While the barber shop is mainly frequented by other Sudanese, he has opened a fast-food place in a central area, partnering with an Egyptian company that helped him adapt the food to the Egyptian taste and market.
“I want to go a step further and welcome also Egyptian clients, and compete like any other business.”
A little more than a month from its opening, Ahmed is happy to see how his two businesses in the new country are up and running after everything he went through during the past 12 months, which he calls the worst of his life.
Mohammed’s multidisciplinary space, which now marks four months since its opening, has already reached break-even. And his wife Safia, who finds herself in the last phases of opening a branch for her pads factory in Egypt, is optimistic about her project’s future.
“Sudan challenges you to always make more effort: to have a decent normal life you need to do a thousand times more than what people in other places do,” Ahmed says.
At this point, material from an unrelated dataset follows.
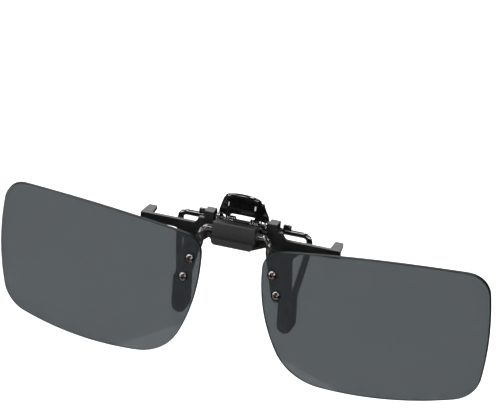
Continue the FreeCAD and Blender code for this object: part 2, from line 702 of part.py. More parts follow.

“Sudanese were already resilient, and when put in Egypt under the right conditions, they shine, they do more.”
Despite being now confronted with new challenges, a new country, new bureaucratic obstacles, racism, and deep homesickness, Sudanese resilience and hope remains high.
“People have a survival mindset: what happened happened, what is next?” Mohammed says.
The three entrepreneurs would not hesitate for a second if they could go back to their country, but for the time being, they are committed to succeeding in Egypt.
What drives them is the thought of one day returning to Sudan and helping build their country from scratch once again – “bringing the experience we have acquired in other places to build a Sudan where people can live safely and thrive,” Mohammed says.